I have read you articles on Samkhya with great interest. One area where I disagree is regarding the origin of Samkhya.

It seems that there is an assumption that it evolved from ignorance.

This is not taking into account the Yuga Cycles.

Samkhya may have survived from the past golden age.

What are your views on this?
Bernie
Posts: 1292
Joined: Sat Sep 23, 2006 2:25 am
Location: Vancouver

Re: Origins of Samkhya

Post by Bernie »

Hi "Virtue"

You said, "One area where I disagree is regarding the origin of Samkhya. It seems that there is an assumption that it evolved from ignorance."

I am not sure why you made that "assumption". Nowhere do I say or imply that Samkhya arose out of ignorance. In one place I specially write "In the fertile period, around 500~600 B.C.E., ideas were being developed and exchanged between many fields of inquiry. Samkhya philosophy informed pre-classical yoga, which borrowed from Jainism, which also influenced both Samkhya and Buddhism. Each philosophy borrowed, tested, adopted, and discarded ideas and practices from each other. Eventually a consistent psycho-cosmological model precipitated out for each philosophical approach." I believe that Samkhya developed, not out of ignorance, but out an attempt to make sense of the world but, like all philosophies, it borrowed from previous thoughts and ideas.

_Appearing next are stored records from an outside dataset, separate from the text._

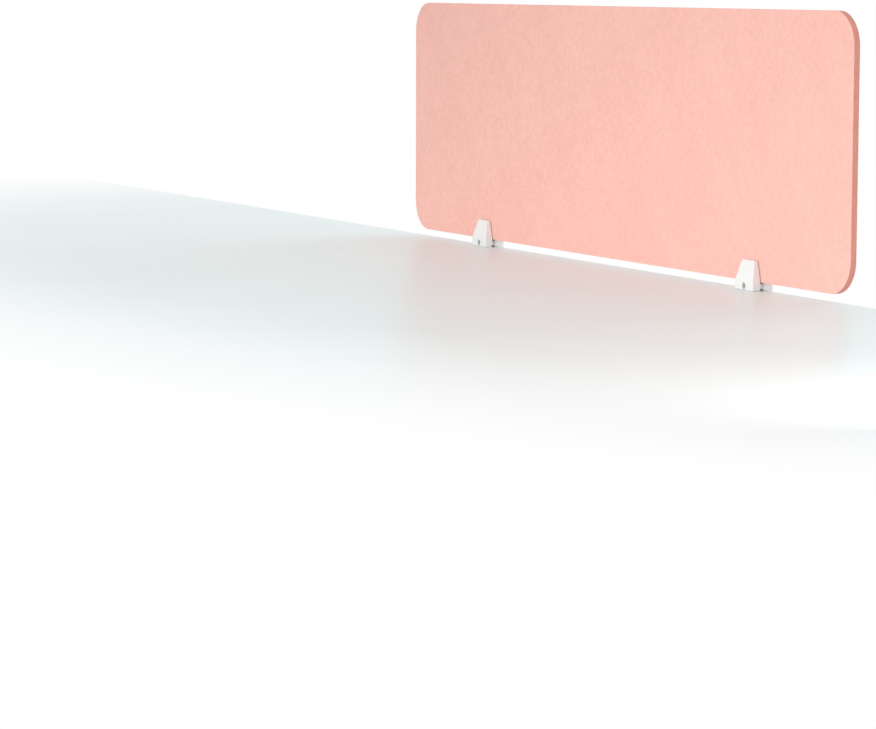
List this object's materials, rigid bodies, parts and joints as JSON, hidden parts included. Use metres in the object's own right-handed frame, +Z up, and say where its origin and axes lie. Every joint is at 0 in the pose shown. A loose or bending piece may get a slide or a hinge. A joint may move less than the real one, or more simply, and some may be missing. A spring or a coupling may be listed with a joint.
{
  "type": "desk privacy panel",
  "caption": "Rectangular felt desk privacy panel with rounded corners, held upright on the rear edge of a desktop by screw clamps with wedge-shaped front jaws.",
  "frame": {"origin": "on the desktop's rear top edge, midway between the two clamps", "axes": "+X along the panel towards its right end as its user sees it, +Y away from the user, over the edge of the desktop, +Z up"},
  "size_m": [1.4, 0.0464, 0.4985],
  "materials": {
    "felt": "salmon pink pressed polyester felt, matt, fine mottled fibres",
    "white_coat": "fine satin white powder coat on a die casting",
    "pad_rubber": "pale grey matt rubber",
    "bolt_steel": "zinc plated steel",
    "screw_steel": "bright zinc plated rolled thread",
    "foot_steel": "turned and zinc plated steel",
    "knob_plastic": "fine textured white moulded plastic"
  },
  "bodies": {
    "panel": {"felt_panel": "felt"},
    "left_clamp": {"left_clamp_frame": "white_coat", "left_rear_pad": "pad_rubber", "left_edge_pad": "pad_rubber"},
    "left_jaw": {"left_front_jaw": "white_coat", "left_front_pad": "pad_rubber", "left_desk_pad": "pad_rubber"},
    "left_bolt": {"left_jaw_bolt": "bolt_steel", "left_bolt_washer": "bolt_steel"},
    "left_foot": {"left_pressure_foot": "foot_steel", "left_foot_pad": "pad_rubber"},
    "left_screw": {"left_clamp_screw": "screw_steel", "left_knob": "knob_plastic", "left_knob_cap": "knob_plastic", "left_foot_clip": "bolt_steel"},
    "right_clamp": {"right_clamp_frame": "white_coat", "right_rear_pad": "pad_rubber", "right_edge_pad": "pad_rubber"},
    "right_jaw": {"right_front_jaw": "white_coat", "right_front_pad": "pad_rubber", "right_desk_pad": "pad_rubber"},
    "right_bolt": {"right_jaw_bolt": "bolt_steel", "right_bolt_washer": "bolt_steel"},
    "right_foot": {"right_pressure_foot": "foot_steel", "right_foot_pad": "pad_rubber"},
    "right_screw": {"right_clamp_screw": "screw_steel", "right_knob": "knob_plastic", "right_knob_cap": "knob_plastic", "right_foot_clip": "bolt_steel"}
  },
  "joints": [
    {"name": "left_clamp_slide", "type": "slide", "parent": "panel", "child": "left_clamp", "axis": [1, 0, 0], "range_m": [-0.2, 0.37]},
    {"name": "left_jaw_slide", "type": "slide", "parent": "left_clamp", "child": "left_jaw", "axis": [0, -1, 0], "range_m": [0, 0.004]},
    {"name": "left_bolt_turn", "type": "hinge", "parent": "left_jaw", "child": "left_bolt", "pos_m": [-0.431, -0.02, 0.0065], "axis": [0, -1, 0], "range_deg": [0, 1800]},
    {"name": "left_foot_slide", "type": "slide", "parent": "left_clamp", "child": "left_foot", "axis": [0, 0, 1], "range_m": [-0.022, 0.008]},
    {"name": "left_screw_turn", "type": "hinge", "parent": "left_foot", "child": "left_screw", "pos_m": [-0.431, -0.02, -0.04], "axis": [0, 0, 1], "range_deg": [-6336, 2304]},
    {"name": "right_clamp_slide", "type": "slide", "parent": "panel", "child": "right_clamp", "axis": [1, 0, 0], "range_m": [-0.37, 0.18]},
    {"name": "right_jaw_slide", "type": "slide", "parent": "right_clamp", "child": "right_jaw", "axis": [0, -1, 0], "range_m": [0, 0.004]},
    {"name": "right_bolt_turn", "type": "hinge", "parent": "right_jaw", "child": "right_bolt", "pos_m": [0.431, -0.02, 0.0065], "axis": [0, -1, 0], "range_deg": [0, 1800]},
    {"name": "right_foot_slide", "type": "slide", "parent": "right_clamp", "child": "right_foot", "axis": [0, 0, 1], "range_m": [-0.022, 0.008]},
    {"name": "right_screw_turn", "type": "hinge", "parent": "right_foot", "child": "right_screw", "pos_m": [0.431, -0.02, -0.04], "axis": [0, 0, 1], "range_deg": [-6336, 2304]}
  ],
  "couplings": [
    {"joint": "left_bolt_turn", "follows": "left_jaw_slide", "rad_per_m": 7853.9},
    {"joint": "left_screw_turn", "follows": "left_foot_slide", "rad_per_m": 5026.5},
    {"joint": "right_bolt_turn", "follows": "right_jaw_slide", "rad_per_m": 7853.9},
    {"joint": "right_screw_turn", "follows": "right_foot_slide", "rad_per_m": 5026.5}
  ]
}
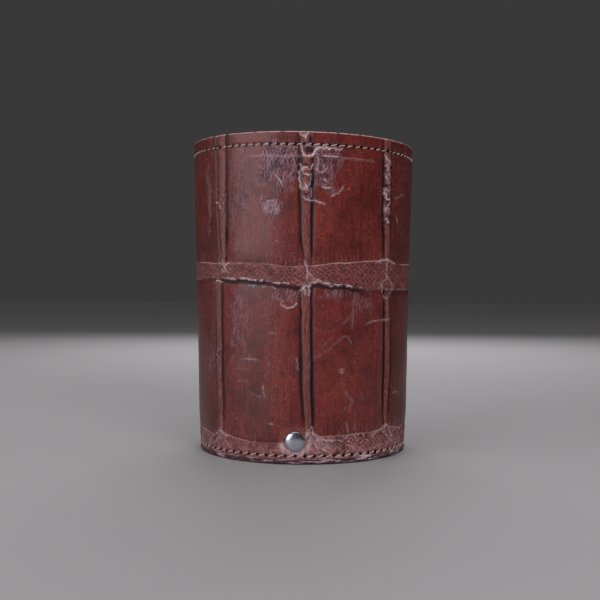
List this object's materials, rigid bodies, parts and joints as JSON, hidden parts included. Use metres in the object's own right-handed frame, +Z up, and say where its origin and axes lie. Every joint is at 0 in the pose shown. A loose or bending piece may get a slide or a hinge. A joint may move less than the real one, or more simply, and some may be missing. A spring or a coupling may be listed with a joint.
{
  "type": "dice cup",
  "caption": "Tapered leather dice cup with an embossed tile pattern, sewn rim, foot and back seam, a recessed base and a domed rivet near the foot",
  "frame": {"origin": "centre of the ring that the cup stands on", "axes": "+Z points up out of the mouth, -Y points at the rivet, which is the front, and +Y at the back seam"},
  "size_m": [0.0836, 0.0836, 0.114],
  "materials": {
    "wrap_leather": "glossy",
    "core_leather": "matte",
    "lining_leather": "suede",
    "pan_leather": "satin",
    "fibre_board": "matte",
    "pad_suede": "suede",
    "thread": "waxed",
    "rivet_nickel": "polished"
  },
  "bodies": {
    "root": {"outer_wrap": "wrap_leather", "wall_core": "core_leather", "wall_lining": "lining_leather", "base_pan": "pan_leather", "base_board": "fibre_board", "floor_pad": "pad_suede", "rim_stitches_outside": "thread", "rim_stitches_inside": "thread", "foot_stitches_outside": "thread", "foot_stitches_inside": "thread", "seam_stitches_outside": "thread", "seam_stitches_inside": "thread", "rivet_cap": "rivet_nickel", "rivet_post": "rivet_nickel", "rivet_socket": "rivet_nickel", "rivet_back_cap": "rivet_nickel"}
  },
  "joints": []
}
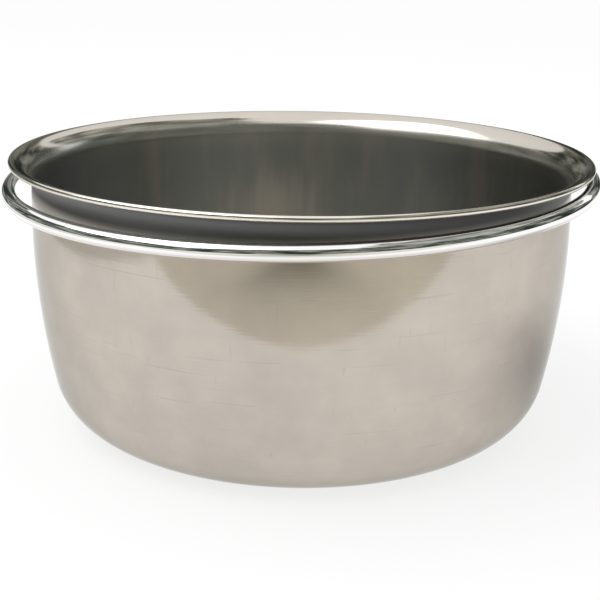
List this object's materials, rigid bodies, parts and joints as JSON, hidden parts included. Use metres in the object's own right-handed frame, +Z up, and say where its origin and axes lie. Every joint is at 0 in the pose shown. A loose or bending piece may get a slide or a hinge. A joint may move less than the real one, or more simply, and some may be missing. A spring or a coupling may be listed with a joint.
{
  "type": "coop cup",
  "caption": "Drawn steel feeding cup whose flared lip hangs in a wire holder ring; a bolt clamp with a wing nut grips cage bars, and the cup lifts out.",
  "frame": {"origin": "on the clamp stud's axis, in the rear face of the back plate, where the clamp grips the cage", "axes": "+Z up, +Y from the cup towards the cage along the stud, +X to the right seen from the front of the cup"},
  "size_m": [0.1537, 0.1807, 0.0705],
  "materials": {
    "cup_sheet": "polished, faintly brushed round the cup",
    "ring_wire": "bright polished round wire",
    "plated_steel": "bright zinc plating, slightly dull",
    "plated_thread": "bright zinc plating"
  },
  "bodies": {
    "holder": {"holder_ring": "ring_wire", "back_plate": "plated_steel", "clamp_stud": "plated_thread"},
    "cup": {"cup": "cup_sheet"},
    "clamp": {"clamp_plate": "plated_steel"},
    "nut": {"wing_nut": "plated_thread"}
  },
  "joints": [
    {"name": "cup_lift", "type": "slide", "parent": "holder", "child": "cup", "axis": [0, 0, 1], "range_m": [0, 0.085]},
    {"name": "clamp_slide", "type": "slide", "parent": "holder", "child": "clamp", "axis": [0, 1, 0], "range_m": [-0.0048, 0.01]},
    {"name": "nut_turn", "type": "hinge", "parent": "clamp", "child": "nut", "pos_m": [0, 0.01, 0], "axis": [0, 1, 0], "range_deg": [-1728, 3600]}
  ],
  "couplings": [
    {"joint": "nut_turn", "follows": "clamp_slide", "rad_per_m": 6283.2}
  ]
}
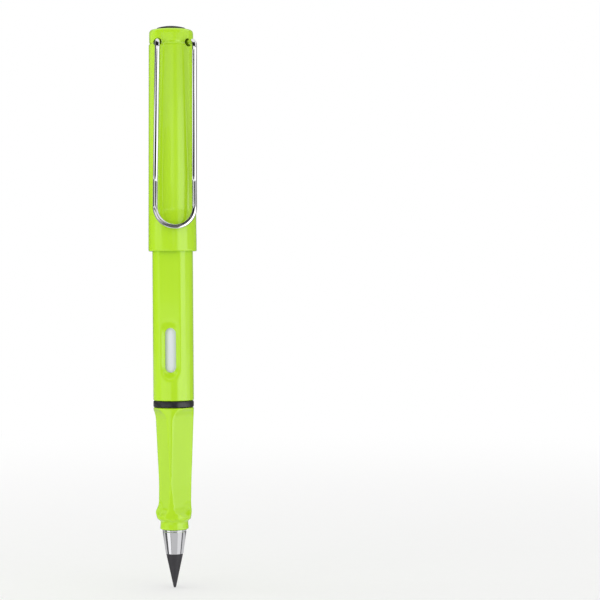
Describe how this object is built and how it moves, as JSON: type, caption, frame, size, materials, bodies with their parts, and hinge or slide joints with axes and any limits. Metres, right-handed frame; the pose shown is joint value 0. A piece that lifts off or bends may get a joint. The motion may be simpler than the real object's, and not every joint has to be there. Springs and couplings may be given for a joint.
{
  "type": "everlasting pencil",
  "caption": "Everlasting pencil with a graphite alloy tip in a chromed ferrule, finger-facet grip, windowed barrel and a posted cap with a wire clip.",
  "frame": {"origin": "on the pencil's axis where the fingers hold the grip, 33.4 mm above the writing point", "axes": "+Z along the pencil from the writing point to the cap's head, -Y out of the barrel flat with the front window and over the grip's ridge"},
  "size_m": [0.0151, 0.0166, 0.1573],
  "materials": {
    "graphite_alloy": "dark grey graphite alloy, satin",
    "ferrule_chrome": "mirror chrome",
    "green_plastic": "lime green, high gloss",
    "black_plastic": "black, semi gloss",
    "white_plastic": "milky white, satin",
    "clip_wire": "chromed spring wire"
  },
  "bodies": {
    "grip": {"grip_section": "green_plastic", "threaded_coupling": "black_plastic", "inner_tube": "white_plastic"},
    "tip": {"lead_tip": "graphite_alloy", "ferrule": "ferrule_chrome"},
    "ring": {"seal_ring": "black_plastic"},
    "barrel": {"barrel": "green_plastic"},
    "cap": {"cap_shell": "green_plastic", "cap_liner": "black_plastic", "cap_finial": "black_plastic"},
    "clip": {"clip": "clip_wire"}
  },
  "joints": [
    {"name": "tip_out", "type": "slide", "parent": "grip", "child": "tip", "axis": [0, 0, -1], "range_m": [0, 0.009]},
    {"name": "barrel_lift", "type": "slide", "parent": "grip", "child": "ring", "axis": [0, 0, 1], "range_m": [0, 0.00501]},
    {"name": "barrel_turn", "type": "hinge", "parent": "ring", "child": "barrel", "pos_m": [0, 0, 0.01916], "axis": [0, 0, 1], "range_deg": [0, 1800]},
    {"name": "cap_pull", "type": "slide", "parent": "barrel", "child": "cap", "axis": [0, 0, 1], "range_m": [0, 0.04]},
    {"name": "clip_flex", "type": "hinge", "parent": "cap", "child": "clip", "pos_m": [0.00122, -0.00425, 0.11886], "axis": [-0.9613, -0.2756, 0], "range_deg": [0, 4], "stiffness_Nm_per_rad": 0.3}
  ],
  "couplings": [
    {"joint": "barrel_lift", "follows": "barrel_turn", "m_per_rad": 0.00015915}
  ]
}
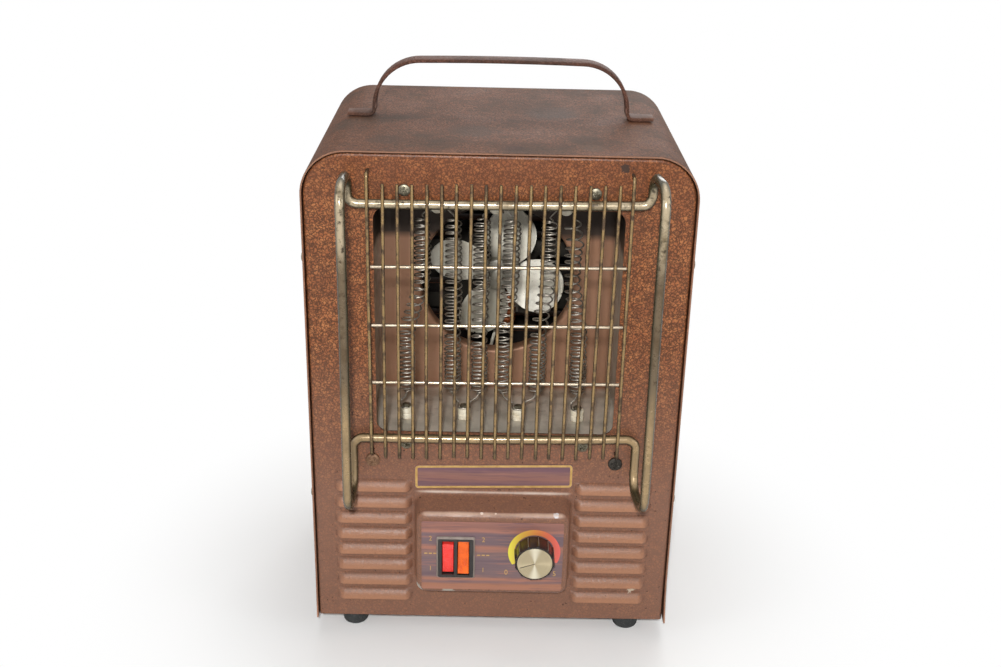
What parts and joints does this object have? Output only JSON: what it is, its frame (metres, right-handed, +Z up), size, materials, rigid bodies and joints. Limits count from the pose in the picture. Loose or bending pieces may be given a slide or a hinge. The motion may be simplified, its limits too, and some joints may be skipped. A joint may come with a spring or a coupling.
{
  "type": "portable electric heater",
  "caption": "Portable forced-air electric heater: sheet steel case, carry strap, wire guard, bare resistance coils, fan, rocker switches and thermostat knob.",
  "frame": {"origin": "on the floor, under the middle of the bounding box", "axes": "+Z up, -Y out of the front of the heater, +X to the right seen from the front"},
  "size_m": [0.2644, 0.2528, 0.4133],
  "materials": {
    "painted_case": "hammertone baked enamel, copper brown",
    "guard_rod": "dulled plated steel rod",
    "guard_wire": "brassed steel wire, tarnished",
    "screw_steel": "blackened steel screws",
    "chamber_steel": "aluminised sheet, heat toned",
    "ivory_ceramic": "glazed ivory ceramic",
    "coil_wire": "oxidised resistance wire",
    "fan_enamel": "cream enamel on aluminium",
    "motor_steel": "laminated and stamped steel",
    "winding_copper": "varnished copper winding",
    "black_abs": "moulded black plastic",
    "red_lens": "red translucent plastic",
    "amber_lens": "amber translucent plastic",
    "print_film": "printed wood-grain film",
    "spun_cap": "spun champagne anodised aluminium",
    "foot_rubber": "moulded rubber",
    "lead_sleeve": "high-temperature lead covering"
  },
  "bodies": {
    "casing": {"cabinet_wrap": "painted_case", "front_panel": "painted_case", "rear_panel": "painted_case", "base_pan": "painted_case", "carry_handle": "painted_case", "foot_front_left": "foot_rubber", "foot_front_right": "foot_rubber", "foot_rear_left": "foot_rubber", "foot_rear_right": "foot_rubber", "guard_frame": "guard_rod", "guard_grille": "guard_wire", "guard_wire_left": "guard_wire", "guard_wire_right": "guard_wire", "guard_screw_left": "screw_steel", "guard_screw_right": "screw_steel", "panel_screw_low_left": "screw_steel", "panel_screw_low_right": "screw_steel", "panel_screw_high_left": "screw_steel", "panel_screw_high_right": "screw_steel", "cabinet_screw_low_left": "screw_steel", "cabinet_screw_high_left": "screw_steel", "cabinet_screw_low_right": "screw_steel", "cabinet_screw_high_right": "screw_steel", "chamber_wall": "chamber_steel", "chamber_floor": "chamber_steel", "chamber_ceiling": "chamber_steel", "element_rail": "chamber_steel", "ceramic_spool_1": "ivory_ceramic", "ceramic_spool_2": "ivory_ceramic", "ceramic_spool_3": "ivory_ceramic", "ceramic_post_1": "ivory_ceramic", "ceramic_post_2": "ivory_ceramic", "ceramic_post_3": "ivory_ceramic", "ceramic_post_4": "ivory_ceramic", "terminal_bolt_1": "screw_steel", "terminal_bolt_2": "screw_steel", "terminal_bolt_3": "screw_steel", "terminal_bolt_4": "screw_steel", "element_coil_1": "coil_wire", "element_coil_2": "coil_wire", "element_coil_3": "coil_wire", "motor_stator": "motor_steel", "motor_bracket": "motor_steel", "motor_end_plate": "motor_steel", "motor_winding": "winding_copper", "switch_housing": "black_abs", "thermostat_body": "black_abs", "heat_limiter": "black_abs", "cord_bushing": "black_abs", "control_label": "print_film", "name_strip": "print_film", "element_lead": "lead_sleeve", "motor_lead": "lead_sleeve"},
    "knob": {"thermostat_stem": "screw_steel", "control_knob": "black_abs", "knob_cap": "spun_cap"},
    "fan": {"fan_blade": "fan_enamel", "motor_rotor": "motor_steel"},
    "fan_rocker": {"rocker_fan": "red_lens"},
    "heat_rocker": {"rocker_heat": "amber_lens"}
  },
  "joints": [
    {"name": "knob_turn", "type": "hinge", "parent": "casing", "child": "knob", "pos_m": [0.03, -0.11221, 0.0853], "axis": [0, 1, 0], "range_deg": [0, 240]},
    {"name": "fan_spin", "type": "hinge", "parent": "casing", "child": "fan", "pos_m": [0, 0.02379, 0.252], "axis": [0, 1, 0], "continuous": true},
    {"name": "fan_switch", "type": "hinge", "parent": "casing", "child": "fan_rocker", "pos_m": [-0.0316, -0.09471, 0.0803], "axis": [1, 0, 0], "range_deg": [-16, 0]},
    {"name": "heat_switch", "type": "hinge", "parent": "casing", "child": "heat_rocker", "pos_m": [-0.0206, -0.09471, 0.0803], "axis": [1, 0, 0], "range_deg": [0, 16]}
  ]
}
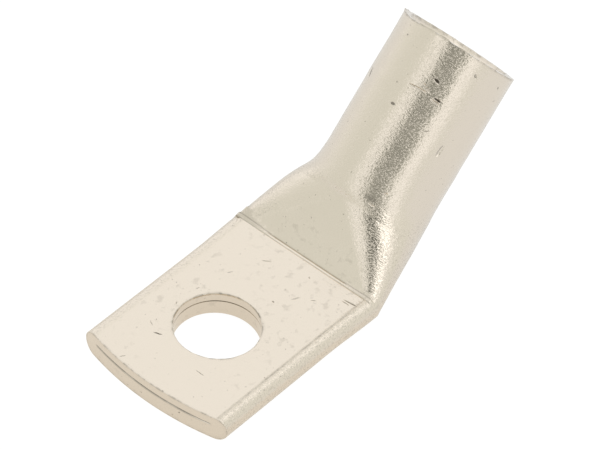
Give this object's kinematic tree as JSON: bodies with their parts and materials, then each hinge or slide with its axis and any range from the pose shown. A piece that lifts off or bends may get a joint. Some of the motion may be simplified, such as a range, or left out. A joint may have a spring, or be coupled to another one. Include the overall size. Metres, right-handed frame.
{
  "type": "tubular cable lug",
  "caption": "Tin-plated copper tube lug with a flat pierced palm, a flattened neck bent at 45 degrees and a round barrel that is crimped onto a stranded cable.",
  "frame": {"origin": "centre of the stud hole on the palm's underside", "axes": "+X from the palm towards the barrel, +Y across the palm, +Z square to the palm on the side the barrel rises to"},
  "size_m": [0.0745, 0.0276, 0.032],
  "materials": {
    "tinned_copper": "bright tin plate over copper, warm and slightly mottled"
  },
  "bodies": {
    "root": {"lug": "tinned_copper"}
  },
  "joints": []
}
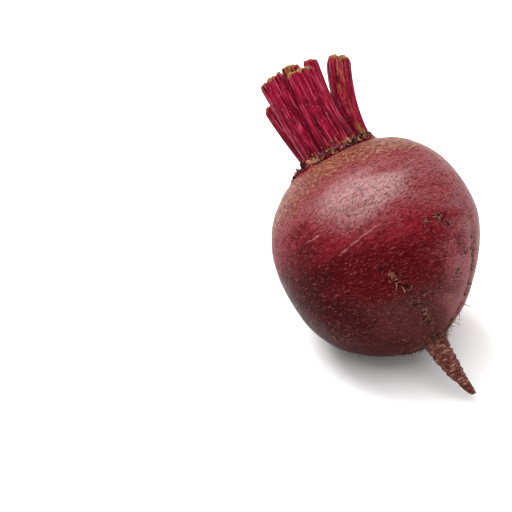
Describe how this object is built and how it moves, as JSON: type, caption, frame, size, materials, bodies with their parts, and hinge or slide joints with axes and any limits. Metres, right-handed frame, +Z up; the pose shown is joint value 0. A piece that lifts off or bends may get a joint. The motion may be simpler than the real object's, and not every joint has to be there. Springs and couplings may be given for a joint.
{
  "type": "beetroot",
  "caption": "Round whole beetroot lying on its side, with a tapering tail root and ribbed leaf stalks cut short above a scaly crown.",
  "frame": {"origin": "middle of the flat spot that the root lies on, on the surface", "axes": "+Z up; +X the way the tail points, along the length of the beetroot as it lies, with the cut stalks towards -X"},
  "size_m": [0.1244, 0.0776, 0.0913],
  "materials": {
    "beet_skin": "satin, dry skin",
    "crown_cork": "matt, corky",
    "stalk_skin": "satin, ribbed"
  },
  "bodies": {
    "root": {"root": "beet_skin", "crown": "crown_cork", "stalk_1_side": "stalk_skin", "stalk_2_front": "stalk_skin", "stalk_3_inner": "stalk_skin", "stalk_4_left": "stalk_skin", "stalk_5_middle": "stalk_skin", "stalk_6_low_left": "stalk_skin", "stalk_7_back": "stalk_skin", "stalk_8_low_back": "stalk_skin"}
  },
  "joints": []
}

You mentioned the yugas which I discuss in my book From the Gita to the Grail. There are two ways you can consider concepts offered in ancient religious texts: 1) as historical truth, or 2) as metaphorical truth. If you choose the former, that is your prerogative. I prefer the latter and love the wisdom of the American mythologist of the 20th century Joseph Campbell who taught that if you read ancient teachings as literally true, then one error or inconsistency will bring the whole edifice crumbling down. But, if you read the teachings as metaphorically true, then you can mine the deeper essence of the teaching.

I prefer to follow the scientific consensus and do not believe the yugas to be historical fact, but rather, like a great poem, there is an inner truth that we can find in these stories. Thus, I cannot agree with your proposition that Samkhya survived from a prior cycle of the yugas. There is no historical or scientific evidence for that. It makes far more sense to assume Samkhya, like many of the other philosophies that arose in the Axial Age, was a collection of ideas that coalesced from the musings of spiritual philosophers in South Asia. Having said that, there is much we can learn about ourselves by contemplating this system of thought.